> _Exercise details_: Copy, without any alteration, the lines from the one that includes "Reconstruct the object" up to and including the one that includes "const GAP = 0.3;".

> _Records provided_:
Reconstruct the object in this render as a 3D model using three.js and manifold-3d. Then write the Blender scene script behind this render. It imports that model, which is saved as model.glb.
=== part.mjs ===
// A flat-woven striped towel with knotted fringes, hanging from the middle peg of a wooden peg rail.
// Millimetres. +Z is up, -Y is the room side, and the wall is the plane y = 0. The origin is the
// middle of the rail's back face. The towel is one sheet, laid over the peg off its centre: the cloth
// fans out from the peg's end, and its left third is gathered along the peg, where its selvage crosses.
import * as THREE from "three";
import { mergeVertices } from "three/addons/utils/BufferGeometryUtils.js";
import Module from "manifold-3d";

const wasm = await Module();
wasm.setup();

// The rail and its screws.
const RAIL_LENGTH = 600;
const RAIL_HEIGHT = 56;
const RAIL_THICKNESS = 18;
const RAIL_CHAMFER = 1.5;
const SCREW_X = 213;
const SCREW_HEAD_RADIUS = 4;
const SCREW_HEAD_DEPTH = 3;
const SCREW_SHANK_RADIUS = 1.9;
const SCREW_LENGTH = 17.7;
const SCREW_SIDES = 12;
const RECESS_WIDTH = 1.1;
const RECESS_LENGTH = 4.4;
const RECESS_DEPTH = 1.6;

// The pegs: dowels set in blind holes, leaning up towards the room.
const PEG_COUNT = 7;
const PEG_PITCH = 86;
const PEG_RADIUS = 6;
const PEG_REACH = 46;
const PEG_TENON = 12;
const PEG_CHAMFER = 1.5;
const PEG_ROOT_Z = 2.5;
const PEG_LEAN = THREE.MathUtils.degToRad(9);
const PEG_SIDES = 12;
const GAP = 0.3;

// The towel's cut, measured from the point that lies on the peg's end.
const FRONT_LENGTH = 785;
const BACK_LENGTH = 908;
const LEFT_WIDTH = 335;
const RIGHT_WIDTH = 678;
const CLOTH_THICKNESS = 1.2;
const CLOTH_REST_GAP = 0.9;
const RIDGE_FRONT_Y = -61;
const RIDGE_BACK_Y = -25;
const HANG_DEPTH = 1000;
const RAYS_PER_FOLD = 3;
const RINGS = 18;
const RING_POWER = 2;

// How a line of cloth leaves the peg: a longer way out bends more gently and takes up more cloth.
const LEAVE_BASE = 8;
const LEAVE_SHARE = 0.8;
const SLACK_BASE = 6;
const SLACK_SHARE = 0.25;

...

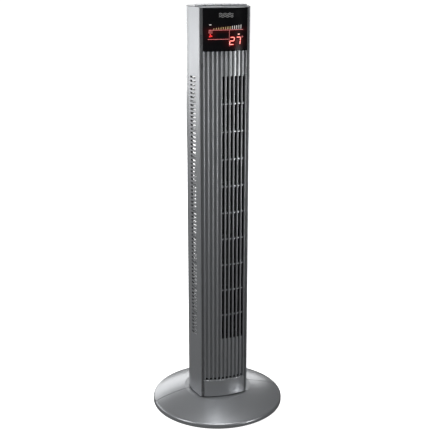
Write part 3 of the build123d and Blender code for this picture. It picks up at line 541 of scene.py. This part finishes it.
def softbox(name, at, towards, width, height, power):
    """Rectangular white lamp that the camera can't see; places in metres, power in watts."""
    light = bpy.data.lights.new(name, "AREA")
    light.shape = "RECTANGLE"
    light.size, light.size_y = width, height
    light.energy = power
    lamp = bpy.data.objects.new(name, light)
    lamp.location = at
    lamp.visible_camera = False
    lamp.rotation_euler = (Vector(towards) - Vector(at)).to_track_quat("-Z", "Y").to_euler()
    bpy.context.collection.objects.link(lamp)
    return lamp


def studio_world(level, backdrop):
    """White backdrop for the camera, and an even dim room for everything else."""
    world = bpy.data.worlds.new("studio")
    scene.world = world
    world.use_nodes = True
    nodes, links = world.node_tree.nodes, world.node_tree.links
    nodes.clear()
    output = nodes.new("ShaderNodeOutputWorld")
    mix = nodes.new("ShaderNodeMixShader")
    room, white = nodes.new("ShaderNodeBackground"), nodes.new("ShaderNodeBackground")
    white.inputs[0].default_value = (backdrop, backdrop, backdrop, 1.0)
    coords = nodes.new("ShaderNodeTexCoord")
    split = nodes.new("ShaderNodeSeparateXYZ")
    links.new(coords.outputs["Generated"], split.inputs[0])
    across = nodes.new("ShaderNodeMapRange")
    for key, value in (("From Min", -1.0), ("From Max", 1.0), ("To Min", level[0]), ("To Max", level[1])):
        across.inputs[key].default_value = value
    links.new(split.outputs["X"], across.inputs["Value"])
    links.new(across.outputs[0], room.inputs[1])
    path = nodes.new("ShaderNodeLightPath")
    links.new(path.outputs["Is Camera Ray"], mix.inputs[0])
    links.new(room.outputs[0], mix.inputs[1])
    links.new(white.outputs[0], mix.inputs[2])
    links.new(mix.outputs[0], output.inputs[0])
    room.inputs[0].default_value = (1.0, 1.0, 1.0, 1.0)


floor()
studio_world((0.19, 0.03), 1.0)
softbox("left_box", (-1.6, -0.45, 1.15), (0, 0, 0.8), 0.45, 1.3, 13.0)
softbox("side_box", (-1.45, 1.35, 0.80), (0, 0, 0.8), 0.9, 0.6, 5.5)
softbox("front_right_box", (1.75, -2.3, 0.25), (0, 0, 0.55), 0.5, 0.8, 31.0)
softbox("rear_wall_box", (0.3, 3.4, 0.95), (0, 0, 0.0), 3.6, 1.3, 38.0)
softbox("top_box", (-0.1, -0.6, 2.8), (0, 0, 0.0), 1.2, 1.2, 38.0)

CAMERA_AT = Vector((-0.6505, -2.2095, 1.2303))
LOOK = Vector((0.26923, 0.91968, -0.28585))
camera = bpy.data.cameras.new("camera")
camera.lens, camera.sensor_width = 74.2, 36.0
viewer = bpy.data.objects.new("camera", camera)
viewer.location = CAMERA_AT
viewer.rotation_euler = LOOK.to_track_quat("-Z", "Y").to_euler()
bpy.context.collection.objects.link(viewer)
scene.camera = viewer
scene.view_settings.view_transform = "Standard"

* * *

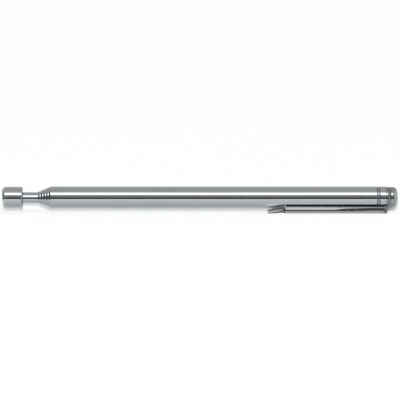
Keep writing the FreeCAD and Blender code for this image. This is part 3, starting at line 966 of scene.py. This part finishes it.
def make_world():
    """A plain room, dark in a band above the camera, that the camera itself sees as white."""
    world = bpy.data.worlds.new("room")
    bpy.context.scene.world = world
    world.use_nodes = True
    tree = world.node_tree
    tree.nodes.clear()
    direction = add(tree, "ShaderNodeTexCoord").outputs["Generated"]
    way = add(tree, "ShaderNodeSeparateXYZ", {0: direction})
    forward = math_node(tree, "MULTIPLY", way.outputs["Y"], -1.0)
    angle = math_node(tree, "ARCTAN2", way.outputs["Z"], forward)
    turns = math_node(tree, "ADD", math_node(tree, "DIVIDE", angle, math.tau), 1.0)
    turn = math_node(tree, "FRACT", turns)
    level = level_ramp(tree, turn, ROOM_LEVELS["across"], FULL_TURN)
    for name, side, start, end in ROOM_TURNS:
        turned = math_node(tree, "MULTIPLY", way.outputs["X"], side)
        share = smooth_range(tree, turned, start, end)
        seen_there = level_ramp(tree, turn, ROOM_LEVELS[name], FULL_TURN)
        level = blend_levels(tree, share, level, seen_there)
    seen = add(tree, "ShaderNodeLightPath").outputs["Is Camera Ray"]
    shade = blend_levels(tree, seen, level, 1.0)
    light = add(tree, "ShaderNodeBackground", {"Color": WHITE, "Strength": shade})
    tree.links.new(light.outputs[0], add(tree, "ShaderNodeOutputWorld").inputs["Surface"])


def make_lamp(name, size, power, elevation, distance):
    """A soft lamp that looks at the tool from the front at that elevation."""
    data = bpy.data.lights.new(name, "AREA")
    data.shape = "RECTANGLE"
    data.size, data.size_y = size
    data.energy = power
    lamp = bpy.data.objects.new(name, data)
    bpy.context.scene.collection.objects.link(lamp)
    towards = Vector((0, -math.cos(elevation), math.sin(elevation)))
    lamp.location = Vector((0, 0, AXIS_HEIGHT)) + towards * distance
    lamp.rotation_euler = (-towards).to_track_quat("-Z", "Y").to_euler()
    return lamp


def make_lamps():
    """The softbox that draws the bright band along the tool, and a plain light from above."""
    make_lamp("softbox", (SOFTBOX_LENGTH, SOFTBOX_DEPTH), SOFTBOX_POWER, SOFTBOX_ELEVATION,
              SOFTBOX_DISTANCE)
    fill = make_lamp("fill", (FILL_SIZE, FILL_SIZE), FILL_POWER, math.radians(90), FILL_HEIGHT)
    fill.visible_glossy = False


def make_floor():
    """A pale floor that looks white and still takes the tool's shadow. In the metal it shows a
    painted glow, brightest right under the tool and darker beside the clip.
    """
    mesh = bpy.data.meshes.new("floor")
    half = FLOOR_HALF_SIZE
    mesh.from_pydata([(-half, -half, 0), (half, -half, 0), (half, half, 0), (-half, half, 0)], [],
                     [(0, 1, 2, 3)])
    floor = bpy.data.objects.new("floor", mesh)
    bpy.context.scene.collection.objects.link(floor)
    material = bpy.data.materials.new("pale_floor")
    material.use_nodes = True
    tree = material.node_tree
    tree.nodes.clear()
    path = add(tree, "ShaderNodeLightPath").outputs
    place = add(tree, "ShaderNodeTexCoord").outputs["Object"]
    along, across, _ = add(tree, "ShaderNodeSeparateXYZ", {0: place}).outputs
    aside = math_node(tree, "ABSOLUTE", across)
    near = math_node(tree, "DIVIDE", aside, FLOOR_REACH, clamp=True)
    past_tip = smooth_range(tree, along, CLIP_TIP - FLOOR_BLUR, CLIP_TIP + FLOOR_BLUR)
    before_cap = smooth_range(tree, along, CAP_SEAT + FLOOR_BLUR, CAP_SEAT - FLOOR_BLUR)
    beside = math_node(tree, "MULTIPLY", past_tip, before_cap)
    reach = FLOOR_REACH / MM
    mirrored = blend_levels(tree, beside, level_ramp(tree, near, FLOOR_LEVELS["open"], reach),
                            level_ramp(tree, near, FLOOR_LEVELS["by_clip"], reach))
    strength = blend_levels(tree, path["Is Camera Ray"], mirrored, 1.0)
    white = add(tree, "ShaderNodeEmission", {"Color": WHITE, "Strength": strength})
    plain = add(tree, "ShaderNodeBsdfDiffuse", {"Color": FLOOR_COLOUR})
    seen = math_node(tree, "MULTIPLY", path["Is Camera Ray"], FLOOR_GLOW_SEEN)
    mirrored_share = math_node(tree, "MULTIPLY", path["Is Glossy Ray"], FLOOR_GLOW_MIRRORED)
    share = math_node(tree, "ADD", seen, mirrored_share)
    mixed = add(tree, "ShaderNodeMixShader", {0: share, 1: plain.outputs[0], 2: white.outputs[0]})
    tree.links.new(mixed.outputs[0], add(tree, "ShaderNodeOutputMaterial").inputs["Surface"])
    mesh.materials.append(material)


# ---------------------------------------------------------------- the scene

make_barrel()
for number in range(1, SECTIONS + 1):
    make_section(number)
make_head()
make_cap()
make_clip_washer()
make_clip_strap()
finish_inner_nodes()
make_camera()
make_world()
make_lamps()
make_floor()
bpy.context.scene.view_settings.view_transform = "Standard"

> _Task solution_:
Reconstruct the object in this render as a 3D model using three.js and manifold-3d. Then write the Blender scene script behind this render. It imports that model, which is saved as model.glb.
=== part.mjs ===
// A flat-woven striped towel with knotted fringes, hanging from the middle peg of a wooden peg rail.
// Millimetres. +Z is up, -Y is the room side, and the wall is the plane y = 0. The origin is the
// middle of the rail's back face. The towel is one sheet, laid over the peg off its centre: the cloth
// fans out from the peg's end, and its left third is gathered along the peg, where its selvage crosses.
import * as THREE from "three";
import { mergeVertices } from "three/addons/utils/BufferGeometryUtils.js";
import Module from "manifold-3d";

const wasm = await Module();
wasm.setup();

// The rail and its screws.
const RAIL_LENGTH = 600;
const RAIL_HEIGHT = 56;
const RAIL_THICKNESS = 18;
const RAIL_CHAMFER = 1.5;
const SCREW_X = 213;
const SCREW_HEAD_RADIUS = 4;
const SCREW_HEAD_DEPTH = 3;
const SCREW_SHANK_RADIUS = 1.9;
const SCREW_LENGTH = 17.7;
const SCREW_SIDES = 12;
const RECESS_WIDTH = 1.1;
const RECESS_LENGTH = 4.4;
const RECESS_DEPTH = 1.6;

// The pegs: dowels set in blind holes, leaning up towards the room.
const PEG_COUNT = 7;
const PEG_PITCH = 86;
const PEG_RADIUS = 6;
const PEG_REACH = 46;
const PEG_TENON = 12;
const PEG_CHAMFER = 1.5;
const PEG_ROOT_Z = 2.5;
const PEG_LEAN = THREE.MathUtils.degToRad(9);
const PEG_SIDES = 12;
const GAP = 0.3;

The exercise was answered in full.